* [Extracted information]:

——

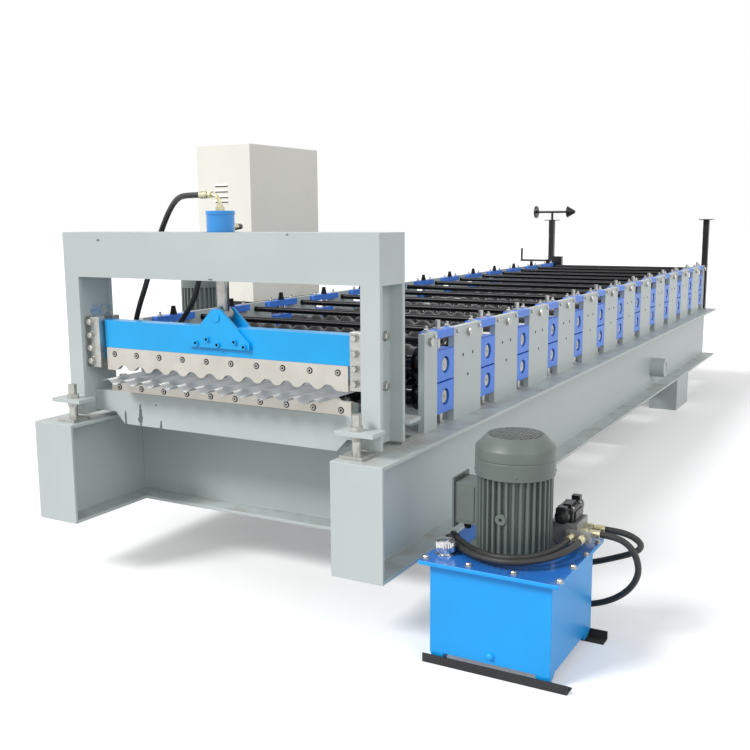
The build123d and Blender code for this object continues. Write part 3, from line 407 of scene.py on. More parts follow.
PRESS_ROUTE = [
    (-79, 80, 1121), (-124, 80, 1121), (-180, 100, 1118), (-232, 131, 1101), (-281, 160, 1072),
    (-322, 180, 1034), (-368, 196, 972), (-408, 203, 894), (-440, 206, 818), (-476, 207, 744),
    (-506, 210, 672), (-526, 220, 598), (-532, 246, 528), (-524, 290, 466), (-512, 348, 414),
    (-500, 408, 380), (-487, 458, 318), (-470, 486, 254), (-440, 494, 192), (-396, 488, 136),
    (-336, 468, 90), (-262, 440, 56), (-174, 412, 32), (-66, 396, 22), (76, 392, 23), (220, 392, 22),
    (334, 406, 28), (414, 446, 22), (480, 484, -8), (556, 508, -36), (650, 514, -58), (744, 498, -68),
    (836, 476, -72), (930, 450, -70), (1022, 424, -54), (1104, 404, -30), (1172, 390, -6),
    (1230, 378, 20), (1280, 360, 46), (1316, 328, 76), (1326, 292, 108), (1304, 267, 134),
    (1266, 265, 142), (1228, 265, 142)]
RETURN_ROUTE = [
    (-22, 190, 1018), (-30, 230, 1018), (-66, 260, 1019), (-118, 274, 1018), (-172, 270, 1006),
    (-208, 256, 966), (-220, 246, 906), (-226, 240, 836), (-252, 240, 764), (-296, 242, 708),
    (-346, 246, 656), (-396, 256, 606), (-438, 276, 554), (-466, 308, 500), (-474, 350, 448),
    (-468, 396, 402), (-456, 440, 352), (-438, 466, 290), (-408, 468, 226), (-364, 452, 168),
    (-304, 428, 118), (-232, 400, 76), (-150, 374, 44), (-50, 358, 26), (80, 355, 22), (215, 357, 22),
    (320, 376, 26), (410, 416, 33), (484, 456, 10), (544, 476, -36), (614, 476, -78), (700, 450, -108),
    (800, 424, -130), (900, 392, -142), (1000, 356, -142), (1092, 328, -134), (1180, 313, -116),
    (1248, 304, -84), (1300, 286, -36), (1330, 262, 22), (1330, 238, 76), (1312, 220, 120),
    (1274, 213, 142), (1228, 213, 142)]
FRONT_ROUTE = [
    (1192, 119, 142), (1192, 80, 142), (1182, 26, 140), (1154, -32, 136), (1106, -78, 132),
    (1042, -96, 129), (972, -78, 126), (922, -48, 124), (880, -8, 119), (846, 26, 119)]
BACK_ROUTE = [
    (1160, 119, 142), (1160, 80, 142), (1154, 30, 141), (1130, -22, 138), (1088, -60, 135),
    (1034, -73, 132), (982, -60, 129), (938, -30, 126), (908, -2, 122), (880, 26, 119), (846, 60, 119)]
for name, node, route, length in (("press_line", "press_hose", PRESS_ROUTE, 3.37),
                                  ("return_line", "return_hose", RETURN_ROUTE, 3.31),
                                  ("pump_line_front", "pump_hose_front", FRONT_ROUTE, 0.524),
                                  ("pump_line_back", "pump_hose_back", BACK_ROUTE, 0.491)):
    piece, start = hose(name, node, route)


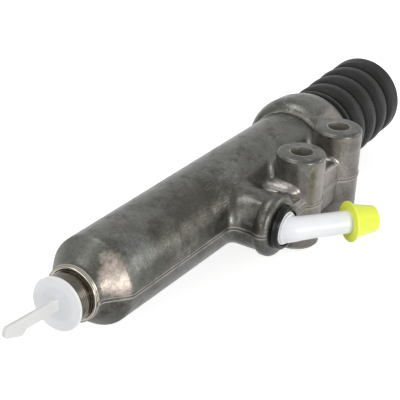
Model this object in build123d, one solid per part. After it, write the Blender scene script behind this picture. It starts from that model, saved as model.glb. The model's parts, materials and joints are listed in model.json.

——

* [Exercise description]:
Write the listing out again, exactly as it reads.

* [Full answer]:
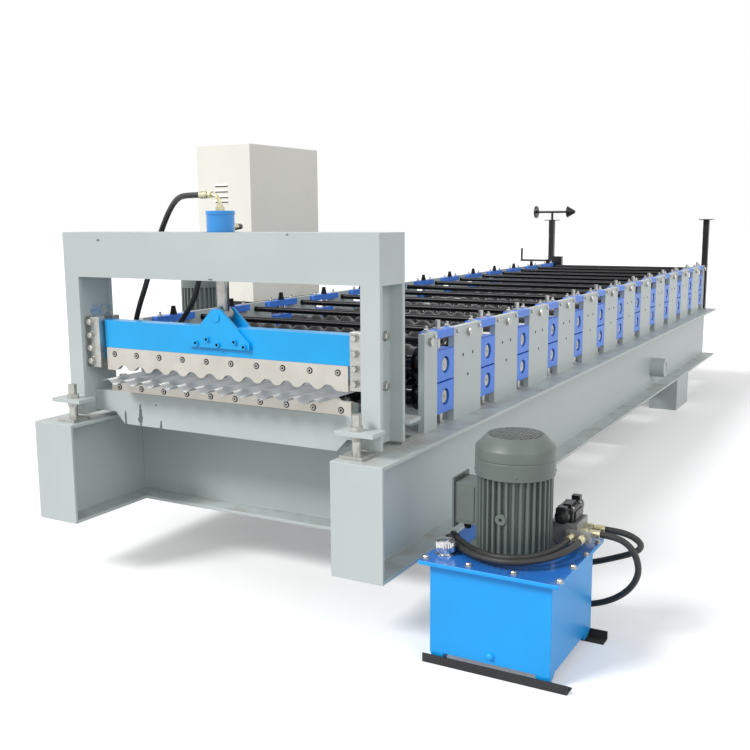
The build123d and Blender code for this object continues. Write part 3, from line 407 of scene.py on. More parts follow.
PRESS_ROUTE = [
    (-79, 80, 1121), (-124, 80, 1121), (-180, 100, 1118), (-232, 131, 1101), (-281, 160, 1072),
    (-322, 180, 1034), (-368, 196, 972), (-408, 203, 894), (-440, 206, 818), (-476, 207, 744),
    (-506, 210, 672), (-526, 220, 598), (-532, 246, 528), (-524, 290, 466), (-512, 348, 414),
    (-500, 408, 380), (-487, 458, 318), (-470, 486, 254), (-440, 494, 192), (-396, 488, 136),
    (-336, 468, 90), (-262, 440, 56), (-174, 412, 32), (-66, 396, 22), (76, 392, 23), (220, 392, 22),
    (334, 406, 28), (414, 446, 22), (480, 484, -8), (556, 508, -36), (650, 514, -58), (744, 498, -68),
    (836, 476, -72), (930, 450, -70), (1022, 424, -54), (1104, 404, -30), (1172, 390, -6),
    (1230, 378, 20), (1280, 360, 46), (1316, 328, 76), (1326, 292, 108), (1304, 267, 134),
    (1266, 265, 142), (1228, 265, 142)]
RETURN_ROUTE = [
    (-22, 190, 1018), (-30, 230, 1018), (-66, 260, 1019), (-118, 274, 1018), (-172, 270, 1006),
    (-208, 256, 966), (-220, 246, 906), (-226, 240, 836), (-252, 240, 764), (-296, 242, 708),
    (-346, 246, 656), (-396, 256, 606), (-438, 276, 554), (-466, 308, 500), (-474, 350, 448),
    (-468, 396, 402), (-456, 440, 352), (-438, 466, 290), (-408, 468, 226), (-364, 452, 168),
    (-304, 428, 118), (-232, 400, 76), (-150, 374, 44), (-50, 358, 26), (80, 355, 22), (215, 357, 22),
    (320, 376, 26), (410, 416, 33), (484, 456, 10), (544, 476, -36), (614, 476, -78), (700, 450, -108),
    (800, 424, -130), (900, 392, -142), (1000, 356, -142), (1092, 328, -134), (1180, 313, -116),
    (1248, 304, -84), (1300, 286, -36), (1330, 262, 22), (1330, 238, 76), (1312, 220, 120),
    (1274, 213, 142), (1228, 213, 142)]
FRONT_ROUTE = [
    (1192, 119, 142), (1192, 80, 142), (1182, 26, 140), (1154, -32, 136), (1106, -78, 132),
    (1042, -96, 129), (972, -78, 126), (922, -48, 124), (880, -8, 119), (846, 26, 119)]
BACK_ROUTE = [
    (1160, 119, 142), (1160, 80, 142), (1154, 30, 141), (1130, -22, 138), (1088, -60, 135),
    (1034, -73, 132), (982, -60, 129), (938, -30, 126), (908, -2, 122), (880, 26, 119), (846, 60, 119)]
for name, node, route, length in (("press_line", "press_hose", PRESS_ROUTE, 3.37),
                                  ("return_line", "return_hose", RETURN_ROUTE, 3.31),
                                  ("pump_line_front", "pump_hose_front", FRONT_ROUTE, 0.524),
                                  ("pump_line_back", "pump_hose_back", BACK_ROUTE, 0.491)):
    piece, start = hose(name, node, route)


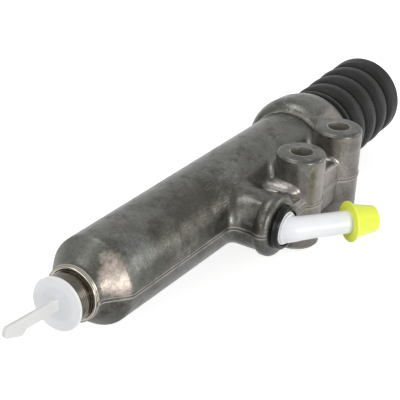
Model this object in build123d, one solid per part. After it, write the Blender scene script behind this picture. It starts from that model, saved as model.glb. The model's parts, materials and joints are listed in model.json.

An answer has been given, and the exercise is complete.